Wilkie's career spanned five decades, during which he met and performed for several British prime ministers, including Edward Heath, Harold Wilson, Alec Douglas-Home and Margaret Thatcher.
His mother was a housewife, but during hard times she worked at Paterson's, a music shop in Perth's Methven Street, as a caretaker.
[1] During service with the Royal Air Force in World War II, he formed a concert party and dance band.
Upon being posted to Tealing, he joined the station's entertainment section as a solo accordionist and found himself doing theatre shows at the garrison.

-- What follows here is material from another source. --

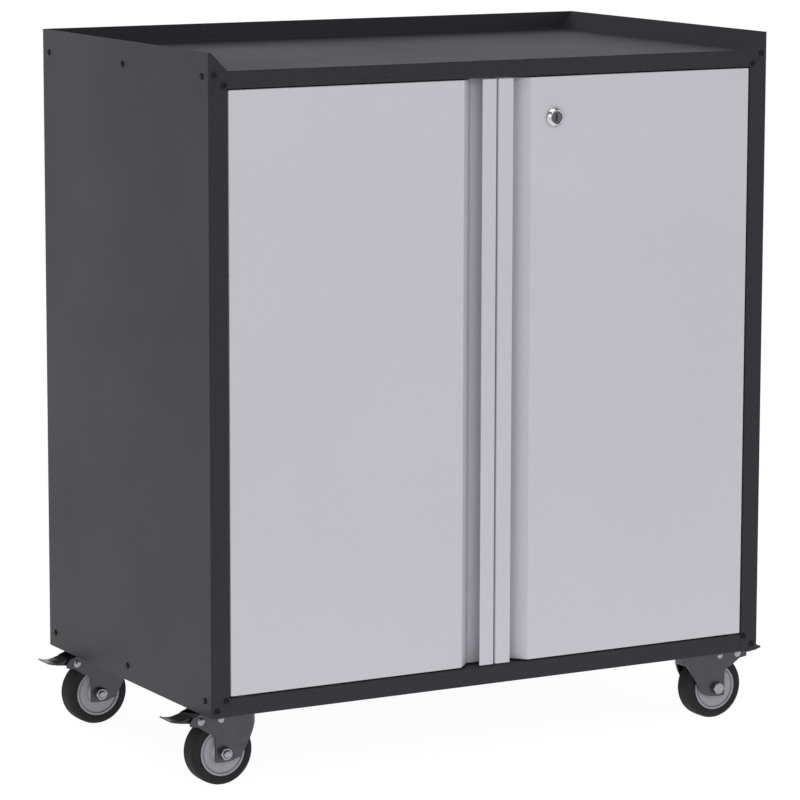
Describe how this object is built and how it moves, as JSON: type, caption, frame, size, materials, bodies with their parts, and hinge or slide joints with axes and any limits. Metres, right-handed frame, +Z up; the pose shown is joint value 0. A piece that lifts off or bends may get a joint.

[1] He drew the attention of stage director Ralph Reader, creator of the Gang Show, and travelled to India (performing at the Maharaj) and other parts of the British Empire with an ensemble called Just Five, which included Norrie Paramor and a young drummer by the name of Peter Sellers.
[1][2] In 1959, he converted a cobblers' shop, wedged between Perth's Canal Crescent and Charterhouse Lane,[3] into Wilkie's Music House, which was very popular over the next fifty years.
After also having a shop in Perth's James Street and in Dundee, the three were combined into the Canal Crescent location in 1984, initially known as Wilkie's New Music House.
[8] Wilkie's grandson, Richard Colburn, is a drummer who has played with Snow Patrol and Belle and Sebastian.